According to the above-mentioned Trust Barometer Report, 56% of consumers can spot “trustwashing,” or companies’ less-than-truthful behavior in public. So just don’t. Spend time repairing the business before you can market it.
A successful employer marketing program starts with a brand that addresses its customer needs and with a workplace where employees thrive. From there, you can start developing an employee influencer marketing program that is based on the same fundamentals as regular influencer campaigns. Identify the employees who are advocating the brand and are interested in taking it online (or are already doing so). Provide the guidelines, and feed content on a regular basis.

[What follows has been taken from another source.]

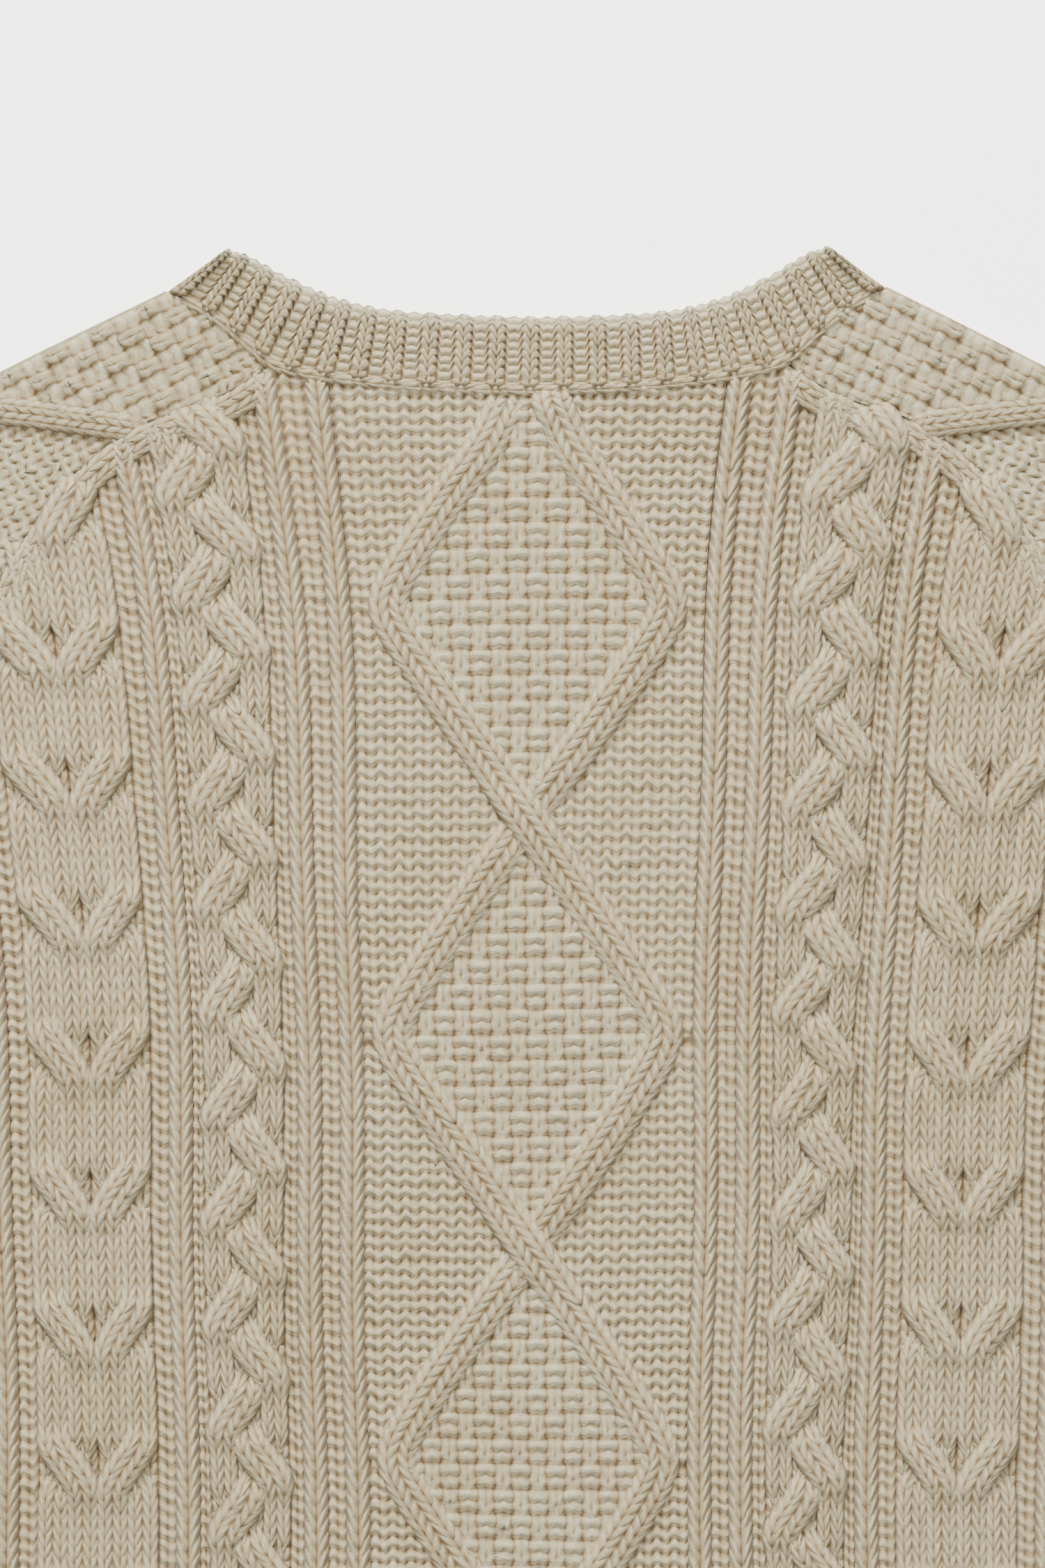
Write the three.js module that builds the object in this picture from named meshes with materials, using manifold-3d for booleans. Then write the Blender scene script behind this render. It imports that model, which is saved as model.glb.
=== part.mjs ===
// A cable knit sweater lying flat with its back upwards, the neck towards +Y, in millimetres.
// The front panel lies on the surface, the back panel lies on it, each sleeve is one folded tube
// beside them, and the neckband is one ring that folds over at both shoulders.
import * as THREE from "three";
import Module from "manifold-3d";

const wasm = await Module();
wasm.setup();

// Driving sizes
const BODY_LENGTH = 600; // back neck seam to hem
const BAND_PEAK = 48.5; // top of the neckband above the back neck seam, at the shoulder
const HEM_RIB = 64;
const WALL = 3; // knitted cloth in reverse stocking stitch
const LAYER_GAP = 0.3; // between the front panel and the back panel lying on it
const SEAM_GAP = 0.3; // between two pieces at a seam
const LOW_TOP = WALL;
const HIGH_BOTTOM = WALL + LAYER_GAP;
const HIGH_TOP = HIGH_BOTTOM + WALL;
const PARTING = (LOW_TOP + HIGH_BOTTOM) / 2;
const SKY = 40; // above everything
const NECK_Y = (BODY_LENGTH - BAND_PEAK) / 2; // the back neck seam, with the origin at the middle

// Raised knitting: how far each kind stands above the ground of the cloth
const CORD_LIFT = 1.7;
const BAND_LIFT = 2.8;
const PANEL_LIFT = 2.1;
const CROSSING_LIFT = 1.7;
const RIB_LIFT = 1.3;
const FILL_LIFT = 0.5;
const RIB_PITCH = 11.6;

// Places of the knitted features, from the centre line outwards, half way down the armhole
const CORDS = [60, 74.5, 118.5, 181];
const BRAID = { at: 97, half: 12.5, pitch: 35, left: -25.1, right: -41.2 };
const HORSESHOE = { at: 149.5, half: 20, pitch: 45.3, cross: -38.4 };
const DIAMOND = { reach: 45.4, pitch: 142.6, cross: 0, half: 7.4, corner: 5 };
const CORD_HALF = 4.6;
const ROW_STEP = BRAID.pitch / 4;

// Seam of each panel with the sleeve, outwards from the neckband. The back neck seam is at y = 0
const SHOULDER_POINT = { back: { x: 85, y: 10 }, front: { x: 94, y: -4 } };
const ARMHOLE = [
  { x: 135, y: -14.5 },
  { x: 145, y: -22 },
  { x: 158, y: -35 },
  { x: 168, y: -49 },
  { x: 175, y: -60 },
  { x: 186, y: -82 },
  { x: 196, y: -110 },
  { x: 203, y: -145 },
  { x: 211, y: -180 },
  { x: 228, y: -212 },
  { x: 260, y: -238 },
];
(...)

And be sure to reward positive behavior.
Along the way, you need to build trust with the employee ambassadors and let them implement their creative ideas, bypassing corporate approval for every piece of content they intend to post. Freedom of expression is essential for the influencers to be authentic with their audiences. It’s important for the employees to be clear when they speak on behalf of the company and when they share their personal opinion. To achieve that, have ongoing communications with the employee ambassadors. Offer coaching, and be there with them for the long-term because it’s all a big learning experience, both for the company and for the employee.
Employee influencer marketing has its own risks, yet the upside—when done it right—is that you can build consumer trust, understanding and brand loyalty that will pay back in the long term. Are you ready to give the spotlight to the employee?